To nie jest tak, że w Poznaniu zawsze było porządnie. Już w 1929 roku mieszkaniec ulicy Zamkowej, niejaki Ludwik O., w liście do redakcji „Nowego Kuriera” zauważył, że „w społeczeństwie jest zawsze pewien procent ludzi o kulturze Murzynów i goryli”. Wtedy nie znano pojęcia rasizmu, a porządny obywatel stolicy Wielkopolski był jedynie zafrapowany spektaklem, jaki odbył się przed seansem filmowym w jednym z tutejszych kin. Występował tam pewien czarnoskóry mężczyzna, który wyuzdanie tańczył w towarzystwie przyodzianej w kilka piór dziewicy.
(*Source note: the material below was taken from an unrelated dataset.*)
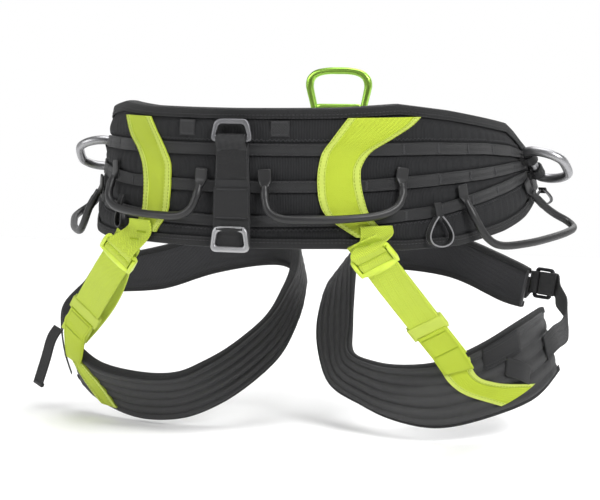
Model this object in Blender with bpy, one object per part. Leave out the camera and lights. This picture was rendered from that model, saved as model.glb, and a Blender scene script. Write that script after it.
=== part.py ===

Dziś o Murzynach już nie wspomnę, ale o obecności goryli w mieście nadal trudno zapomnieć.

Wczoraj poszłam grzecznie spać już o godzinie 21. Umościłam się w łóżku na podobieństwo gołębi, które upierają się, by założyć gniazdo na moim balkonie. Jednak nawet te złe skojarzenia nie przeszkodziły mi w rychłym zaśnięciu. Lubię spać i nie czuć, jak mi rosną paznokcie i włosy. Parszywe uczucie: czytasz Rilkego, a tu włos powoli zanurza się w brwi, by potem zaatakować powiekę. Albo słuchasz Brahmsa, a na palcu podstępnie rozpycha się paznokieć. To bardzo rozprasza. Wolę się rozrastać podczas snu. I tej nocy wszystko byłoby w porządku, gdyby nie goryle. Poznańskie goryle.

0 23 rozbudziły mnie odgłosy z zabawy, którą zorganizowała Wiesia lat 63. Wiesia już drugi semester zalicza na uniwersytecie trzeciego wieku i wraz z żakami w wieku od 62 do 84 lat prowadzi studenckie życie. Znaczy pije, pali jakieś świństwa oraz nie szanuje aktualnej jeszcze rok temu osobistej przyzwoitości. Dzisiejszej nocy studenci przerabiali jakąś lekturę, komentując za pomocą 50 słów w różnych odmianach treść książki.

Nie wytrzymałam, po dwóch godzinach przekrzykiwań wyszłam na balkon.
– Wiesia! – wrzasnęłam. – Do jasnej ciasnej, ja chcę spać!
Wiesia tanecznym krokiem podeszła do okna, rozpościerając bujne kształty na parapecie.
– Adela, znasz książkę Aretino Pietro?
– Jest pierwsza w nocy – krzyknęłam zbulwersowana. – Ja nie czytam po ciemku!
– Nie czytałaś „Jak Nana swoją córkę Pipę na kurtyzanę uczyła”? – zdziwiła się Wiesia.
– A powinnam?
– Wpadnij do nas! Zygmunt zaraz zacznie czytać nowy rodział. Tylko przynieś ze sobą wino!
– Przyjdź, skarbie – zawtórował Wiesi Zygmunt lat 77. – Mamy tu też inne przedwojenne perełki literatury lekkiej.

Pozostało mi zatrzasnąć drzwi balkonowe, zamknąć wszystkie okna, włożyć do uszu stoppery i spocić się pod kołdrą. Tak oto przez poznańskich goryli trzeciego wieku całą noc słyszałam chrobotanie rosnących w szalonym tempie paznokci.
Jestem niewyspana, wściekła i gotowa do gigant-protestu. Proszę dziś do mnie nie podchodzić! Nawet na paluszkach!